Data extract:
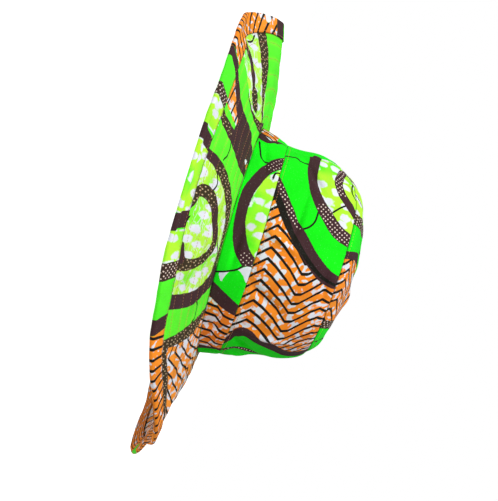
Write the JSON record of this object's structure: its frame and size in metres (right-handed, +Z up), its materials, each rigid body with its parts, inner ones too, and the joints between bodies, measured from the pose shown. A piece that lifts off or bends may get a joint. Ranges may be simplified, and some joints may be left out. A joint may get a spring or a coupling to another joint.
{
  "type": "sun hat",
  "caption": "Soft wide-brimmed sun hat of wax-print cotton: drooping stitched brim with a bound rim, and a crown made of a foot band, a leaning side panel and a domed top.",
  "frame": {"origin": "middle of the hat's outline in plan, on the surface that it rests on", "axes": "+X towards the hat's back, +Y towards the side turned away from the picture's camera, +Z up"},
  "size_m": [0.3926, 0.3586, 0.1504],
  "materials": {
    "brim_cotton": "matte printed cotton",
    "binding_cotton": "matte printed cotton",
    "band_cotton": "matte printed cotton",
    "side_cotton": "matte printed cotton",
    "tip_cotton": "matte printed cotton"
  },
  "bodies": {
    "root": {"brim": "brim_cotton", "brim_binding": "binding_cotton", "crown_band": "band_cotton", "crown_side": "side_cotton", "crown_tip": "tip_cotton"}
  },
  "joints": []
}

Task description:
All of the lines above must be returned exactly.

Task output:
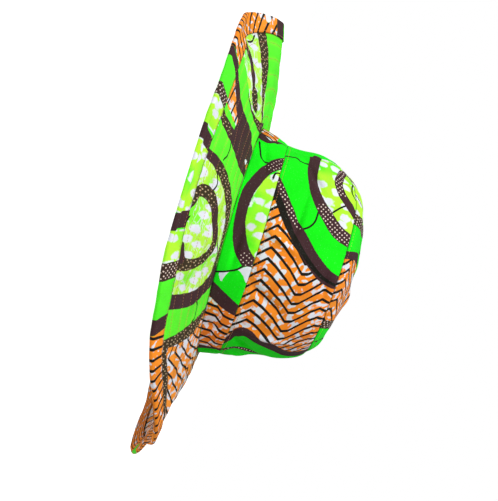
Write the JSON record of this object's structure: its frame and size in metres (right-handed, +Z up), its materials, each rigid body with its parts, inner ones too, and the joints between bodies, measured from the pose shown. A piece that lifts off or bends may get a joint. Ranges may be simplified, and some joints may be left out. A joint may get a spring or a coupling to another joint.
{
  "type": "sun hat",
  "caption": "Soft wide-brimmed sun hat of wax-print cotton: drooping stitched brim with a bound rim, and a crown made of a foot band, a leaning side panel and a domed top.",
  "frame": {"origin": "middle of the hat's outline in plan, on the surface that it rests on", "axes": "+X towards the hat's back, +Y towards the side turned away from the picture's camera, +Z up"},
  "size_m": [0.3926, 0.3586, 0.1504],
  "materials": {
    "brim_cotton": "matte printed cotton",
    "binding_cotton": "matte printed cotton",
    "band_cotton": "matte printed cotton",
    "side_cotton": "matte printed cotton",
    "tip_cotton": "matte printed cotton"
  },
  "bodies": {
    "root": {"brim": "brim_cotton", "brim_binding": "binding_cotton", "crown_band": "band_cotton", "crown_side": "side_cotton", "crown_tip": "tip_cotton"}
  },
  "joints": []
}